BaselAbujamous / clust

Automatic and optimised consensus clustering of one or more heterogeneous datasets
Other
163 stars 36 forks source link

Problems when clustering log-transformed two-colour micro-array data #30

Closed emvcaest closed 5 years ago

emvcaest commented 5 years ago

Hi Basel,

First of all, thanks for building this tool. I have already used this to process several RNASeq, which went effortless.

However, right now I would like to re-process public micro-array data available on GEO (such as https://www.ncbi.nlm.nih.gov/geo/query/acc.cgi?acc=GSE17237). I used the SOFT files formatted files to map the probes to the current gene annotation and reformat it in an expression matrix. ( available here: GSE17237.txt)

For this example, the expression values represent accordign to the SOFT file: Data were analyzed using the limma package and the R statistical data analysis program (R 2.7.1). Due to some spread in M-values data was scale normalized between arrays at each timepoint.

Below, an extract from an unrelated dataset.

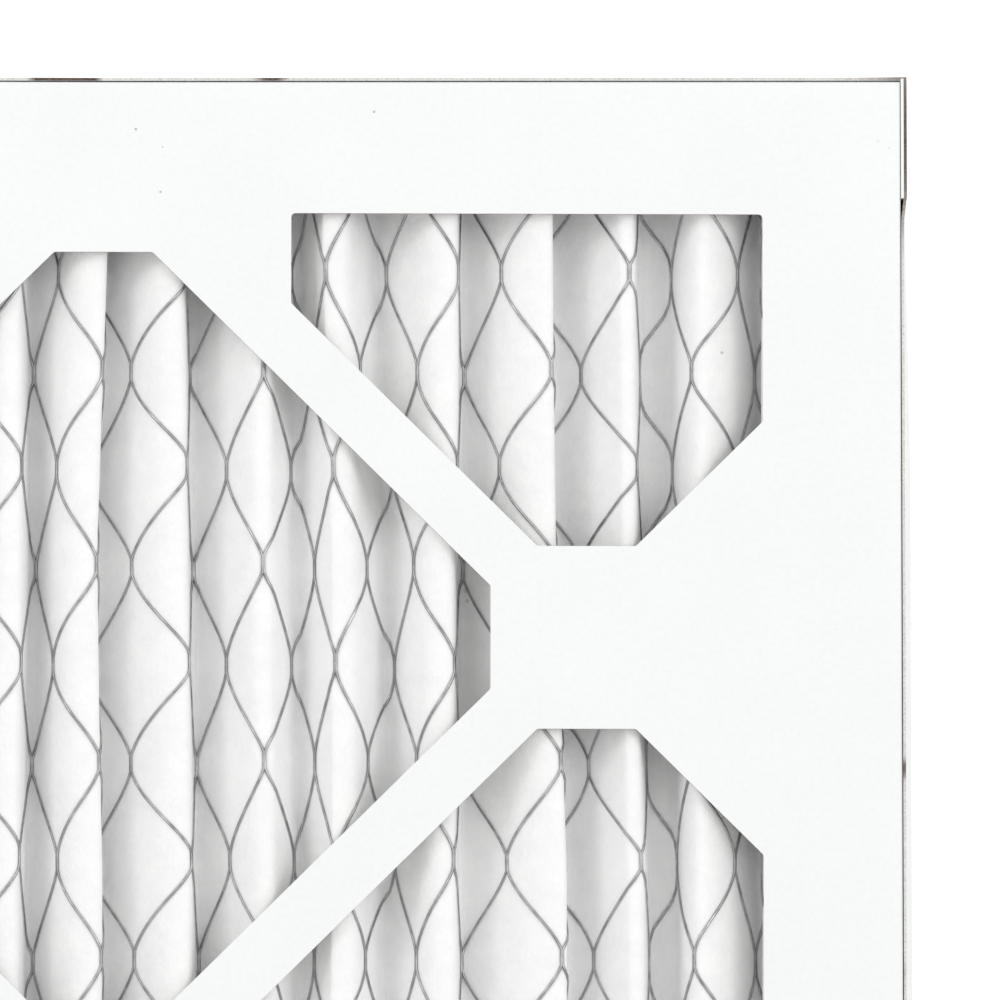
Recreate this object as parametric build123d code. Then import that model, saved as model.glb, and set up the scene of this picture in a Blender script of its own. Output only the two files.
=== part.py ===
from build123d import *
import math
import os

# Pleated panel air filter, lying flat with its air-leaving face up. All lengths in millimetres.
# X runs across the panel, Y along its height when it is slid in upright, Z through its depth.
# The origin is in the middle of the air-entering face.

# Panel: nominal 14 x 18 x 1 inch, made undersize so that it slides into its slot.
panel_width = 342.9
panel_height = 444.5
panel_depth = 19.05

# Paperboard trays: the front one nests inside the walls of the back one.
board = 0.6
fold_radius = 0.8
corner_slit = 0.2
nest_clearance = 0.1
tab_length = 26.0

# Windows: truncated diamonds left between diagonal struts.
lattice_x = 102.9
lattice_y = 101.8
strut_width = 13.0
node_half_width = 20.4
node_half_height = 19.5
end_node_half_width = 40.0
side_border = 29.5
end_border = 28.2
border_corner = 1.0

# Adhesive: a film inside each face, a bead along each wall.
film_thickness = 0.3
film_inset = 2.0
bead_thickness = 1.0
bead_end_clearance = 0.3

# Pleated media, creased sharp inside each fold and rounded by its own thickness outside it.
pleat_pitch = 18.2
media_thickness = 1.2

# Expanded metal on the air-leaving side of the media, with two layers of crossing strands.
strand_width = 0.75
strand_thickness = 0.3
wire_clearance = 0.05
half_cells_per_pleat = 3
cell_height = 41.9
cell_row_offset = 12.7

# Nested sizes that follow from the above.
wall_gap = corner_slit + board + nest_clearance
back_inner_half_width = panel_width / 2 - board
back_inner_half_height = panel_height / 2 - board
front_half_width = back_inner_half_width - wall_gap
front_half_height = back_inner_half_height - wall_gap
front_inner_half_width = front_half_width - board
front_inner_half_height = front_half_height - board
pack_half_width = front_inner_half_width - bead_thickness
pack_half_height = front_inner_half_height - bead_thickness
front_face_z = panel_depth - board
pack_bottom_z = board + film_thickness
pack_top_z = front_face_z - film_thickness
wire_stack = wire_clearance + 2 * strand_thickness
media_top_z = pack_top_z - wire_stack
media_mid_z = (pack_bottom_z + media_top_z) / 2


def window(column, row):
    """Outline of one window: a lattice diamond, cut short at the nodes and at the panel's border."""
    centre = (column * lattice_x, row * lattice_y)
    corners = [(lattice_x, 0), (0, lattice_y), (-lattice_x, 0), (0, -lattice_y)]
    diamond = offset(make_face(Polyline(corners, close=True)), -strut_width / 2, kind=Kind.INTERSECTION)
    flats = Rectangle(2 * (lattice_x - node_half_width), 2 * (lattice_y - node_half_height))
    border_width = 2 * (front_half_width - side_border)
    border_height = 2 * (front_half_height - end_border)
    inside_border = RectangleRounded(border_width, border_height, border_corner)
    shape = Pos(*centre) * diamond & Pos(*centre) * flats & inside_border
    if column and row:
        half_plane = Rectangle(panel_width, 2 * panel_height)
        shape = shape & Pos(math.copysign(end_node_half_width + panel_width / 2, column), 0) * half_plane
    return shape.faces()[0]


def windows():
    """All windows of a face: the lattice cells that lie mostly inside the border."""
    cells = [(0, -1), (0, 1), (-1, 0), (1, 0), (-1, -2), (1, -2), (-1, 2), (1, 2)]
    return [window(column, row) for column, row in cells]


def tray(half_width, half_height, depth):
    """A folded blank lying on its face: walls up all round, with a tab of each end wall inside each corner."""
    shell = Pos(0, 0, depth / 2) * Box(2 * half_width, 2 * half_height, depth)
    folds = shell.edges().group_by(Axis.Z)[0]
    shell = fillet(folds, fold_radius)
    room_depth = depth - board
    room = Box(2 * (half_width - board), 2 * (half_height - board), room_depth)
    shell -= Pos(0, 0, board + room_depth / 2) * room
    slit_x = half_width - board - corner_slit / 2
    tab_x = half_width - board - corner_slit - board / 2
    tab_y = half_height - tab_length / 2
    tab = Box(board, tab_length, room_depth)
    slit = Box(corner_slit, tab_length, room_depth)
    for side in (-1, 1):
        for end in (-1, 1):
            shell += Pos(side * tab_x, end * tab_y, board + room_depth / 2) * tab
            shell -= Pos(side * slit_x, end * tab_y, board + room_depth / 2) * slit
    for outline in windows():
        shell -= extrude(outline, board)
    return shell


def film():
    """A film of adhesive with the outline of a tray's face, held back from the window edges."""
    sheet = Rectangle(2 * pack_half_width, 2 * pack_half_height)
    for outline in windows():
        sheet -= offset(outline, film_inset, kind=Kind.INTERSECTION)
    return extrude(sheet, film_thickness)


def flank_slope():
    """Rise over run of a pleat's flank, for rounded folds that just fill the pack's depth."""
    quarter = pleat_pitch / 4
    mid_radius = media_thickness / 2
    straight = (media_top_z - pack_bottom_z) / 2 - media_thickness
    spread = quarter**2 - mid_radius**2
    root = math.sqrt((quarter * straight) ** 2 - spread * (straight**2 - mid_radius**2))
    return (quarter * straight + root) / spread


slope = flank_slope()
slant = math.hypot(1, slope)
pleat_reach = math.ceil(pack_half_width / pleat_pitch) + 1


def fold_points(shift):
    """Sharp folds of the zigzag, on a line that lies the given distance in front of the sheet's middle."""
    crest = slope * pleat_pitch / 4
    points = []
    for half in range(-2 * pleat_reach, 2 * pleat_reach + 1):
        height = crest if half % 2 == 0 else -crest
        points.append((half * pleat_pitch / 2, media_mid_z + height + shift * slant))
    return points


def media_edge(side):
    """One surface of the folded sheet in section, front (1) or back (-1): round over the outside of each fold."""
    points = fold_points(side * media_thickness / 2)
    first_outside = 2 if side > 0 else 1
    radii = [0] * (len(points) - 2)
    for index in range(first_outside, len(points) - 1, 2):
        radii[index - 1] = media_thickness
    return FilletPolyline(*points, radius=radii)


def pleated_media():
    """The folded sheet, cut off where its outer flanks meet the side beads."""
    front = media_edge(1)
    back = media_edge(-1)
    ends = [Line(front @ 0, back @ 0), Line(front @ 1, back @ 1)]
    section = make_face(front.edges() + back.edges() + ends)
    section = section & Pos(0, media_mid_z) * Rectangle(2 * pack_half_width, panel_depth)
    return extrude(Plane.XZ * section, pack_half_height, both=True)


def wire_points(lift):
    """The line of a strand's surface in section, the given height off the front of the media."""
    tip_half = (media_thickness + lift) * math.tan(math.atan(slope) / 2)
    points = []
    for index, (x, z) in enumerate(fold_points(media_thickness / 2 + lift)):
        if index % 2 == 0:
            points.append((x - tip_half, z - tip_half * slope))
            points.append((x + tip_half, z - tip_half * slope))
        else:
            points.append((x, z))
    return points


def wire_height(points, x):
    """Height of a strand's surface at one place across the panel."""
    for (x0, z0), (x1, z1) in zip(points, points[1:]):
        if x0 <= x <= x1:
            return z0 + (z1 - z0) * (x - x0) / (x1 - x0)
    raise ValueError("the place is outside the pack")


def strand(start_x, rise, lower, upper):
    """One strand: straight in plan and zigzag in section, between two lines over the media."""
    climb = rise * (cell_height / 2) / (pleat_pitch / half_cells_per_pleat)
    plan_width = strand_width * math.hypot(1, climb)
    reach = pack_half_height - plan_width / 2
    first, last = sorted(start_x + (y - cell_row_offset) / climb for y in (-reach, reach))
    first = max(first, -pack_half_width)
    last = min(last, pack_half_width)
    if last - first < strand_width:
        return None
    outline = []
    for points in (lower, upper):
        inner = [(x, z) for x, z in points if first < x < last]
        line = [(first, wire_height(points, first)), *inner, (last, wire_height(points, last))]
        outline += line if points is lower else line[::-1]
    plan_start = cell_row_offset - plan_width / 2
    corners = [(x, plan_start + climb * (x - start_x), z) for x, z in outline]
    side = make_face(Polyline(corners, close=True))
    return extrude(side, plan_width, dir=(0, 1, 0))


def wire_backing():
    """Both sets of strands: the rising ones on the media, the falling ones on top of them."""
    spacing = 2 * pleat_pitch / half_cells_per_pleat
    lean = 2 * pack_half_height / cell_height * spacing
    count = math.ceil((pack_half_width + lean) / spacing)
    lines = [wire_points(wire_clearance + layer * strand_thickness) for layer in range(3)]
    strands = []
    for layer, rise in enumerate((1, -1)):
        for number in range(-count, count + 1):
            piece = strand(number * spacing, rise, lines[layer], lines[layer + 1])
            if piece:
                strands.append(piece)
    return strands


def bead(length_x, length_y):
    """A bead of adhesive standing between the two faces."""
    height = front_face_z - board
    return Pos(0, 0, board + height / 2) * Box(length_x, length_y, height)


back_tray = tray(panel_width / 2, panel_height / 2, panel_depth)
front_tray = Pos(0, 0, panel_depth) * Rot(X=180) * tray(front_half_width, front_half_height, front_face_z)
end_bead = bead(2 * pack_half_width, bead_thickness)
side_bead_length = 2 * (front_inner_half_height - tab_length - bead_end_clearance)
side_bead = bead(bead_thickness, side_bead_length)
end_bead_y = pack_half_height + bead_thickness / 2
side_bead_x = pack_half_width + bead_thickness / 2

nodes = {
    "front_tray": front_tray,
    "back_tray": back_tray,
    "pleated_media": pleated_media(),
    "wire_backing": Compound(wire_backing()),
    "front_glue_film": Pos(0, 0, pack_top_z) * film(),
    "back_glue_film": Pos(0, 0, board) * film(),
    "end_seal_top": Pos(0, end_bead_y, 0) * end_bead,
    "end_seal_bottom": Pos(0, -end_bead_y, 0) * end_bead,
    "side_seal_right": Pos(side_bead_x, 0, 0) * side_bead,
    "side_seal_left": Pos(-side_bead_x, 0, 0) * side_bead,
}

os.makedirs("parts", exist_ok=True)
for name, shape in nodes.items():
    export_step(shape, f"parts/{name}.step")
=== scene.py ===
import math

import bpy
import numpy as np
from mathutils import Matrix, Vector
from mathutils.geometry import delaunay_2d_cdt


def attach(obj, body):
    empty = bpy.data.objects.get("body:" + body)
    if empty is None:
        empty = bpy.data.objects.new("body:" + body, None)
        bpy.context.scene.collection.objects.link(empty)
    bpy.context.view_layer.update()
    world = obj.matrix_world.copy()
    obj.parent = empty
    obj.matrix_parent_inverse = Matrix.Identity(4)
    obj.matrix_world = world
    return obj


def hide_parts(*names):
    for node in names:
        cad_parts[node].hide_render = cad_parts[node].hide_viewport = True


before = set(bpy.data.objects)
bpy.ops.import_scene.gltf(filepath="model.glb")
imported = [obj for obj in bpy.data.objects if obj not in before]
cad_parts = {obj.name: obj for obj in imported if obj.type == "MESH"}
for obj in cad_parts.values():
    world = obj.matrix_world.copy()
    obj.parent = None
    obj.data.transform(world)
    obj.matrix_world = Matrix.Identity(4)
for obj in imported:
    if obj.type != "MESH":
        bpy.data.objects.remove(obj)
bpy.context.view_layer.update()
random = np.random.default_rng(14)

# Everything is in metres, in the frame of the CAD model: the filter lies on its back tray, with Y
# up the panel and its air-leaving face up.
MM = 0.001

# Folded board of both trays.
BOARD = 0.6 * MM
FOLD_RADIUS = 0.5 * MM
PANEL_HALF_X = 171.45 * MM
PANEL_HALF_Y = 222.25 * MM
PANEL_DEPTH = 19.05 * MM
FRONT_HALF_X = 169.95 * MM
FRONT_HALF_Y = 220.75 * MM
TAB_LENGTH = 26.0 * MM
TAB_SLIT = 0.2 * MM
FOLD_ANGLES = np.radians((22.5, 45, 67.5, 90))
WALL_RINGS = 5
TAB_GRID = (6, 4)
SHARP_ANGLE = math.radians(40)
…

Values in matrix table are given as log2 ratios (test/reference)

When I run clust using the normalisation option -n 6, or -n 0, I get the following error: /==================================================================\ | Clust | | (Optimised consensus clustering of multiple heterogenous datasets) | | Python package version 1.8.12 (2018) Basel Abu-Jamous | +---------------------------------------------------------------------------+ | Analysis started at: Thursday 07 February 2019 (17:38:45) | | 1. Reading dataset(s) | | 2. Data pre-processing | Traceback (most recent call last): File "/software/shared/apps/x86_64/clust/1.8.12/bin/clust", line 10, in sys.exit(main()) File "/shared/clssoft/apps/x86_64/clust/1.8.12/lib/python2.7/site-packages/clust/main.py", line 98, in main args.cs, args.np, args.optimisation, args.q3s, args.basemethods, args.deterministic) File "/shared/clssoft/apps/x86_64/clust/1.8.12/lib/python2.7/site-packages/clust/clustpipeline.py", line 97, in clustpipeline OGsIncludedIfAtLeastInDatasets=OGsIncludedIfAtLeastInDatasets) File "/shared/clssoft/apps/x86_64/clust/1.8.12/lib/python2.7/site-packages/clust/scripts/preprocess_data.py", line 465, in calculateGDMandUpdateDatasets Xnew[l][ogi] = np.log2(np.sum(np.power(2.0, Xloc[l][np.in1d(OGsDatasets[l], og)]), axis=0)) AttributeError: 'float' object has no attribute 'log2'

Could it be, there is an problem when the input data is already log-transformed?

Thanks in advance, Emmelien

BaselAbujamous commented 5 years ago

Hi Emmelien,

Thanks for using Clust and for your question. Problem identified :)

The header line in the data file GSE17237.txt starts as:

ID TAB TAB GSM431528 TAB GSM431529 TAB GSM431530 ... etc.

There are two TAB spaces after "ID" and before the title of the first column. So the method thinks your file has one more column than reality. Just remove this extra TAB after "ID" and see how things go :)

Best wishes! Basel

emvcaest commented 5 years ago

Hi Basel,

That was indeed the problem, thanks for the help and sorry for bothering you with such a stupid mistake on my side.

Emmelien

BaselAbujamous commented 5 years ago

No worries, Emmelien. So I will close this issue, and please feel free to come back with any other questions or issues.

All the best Basel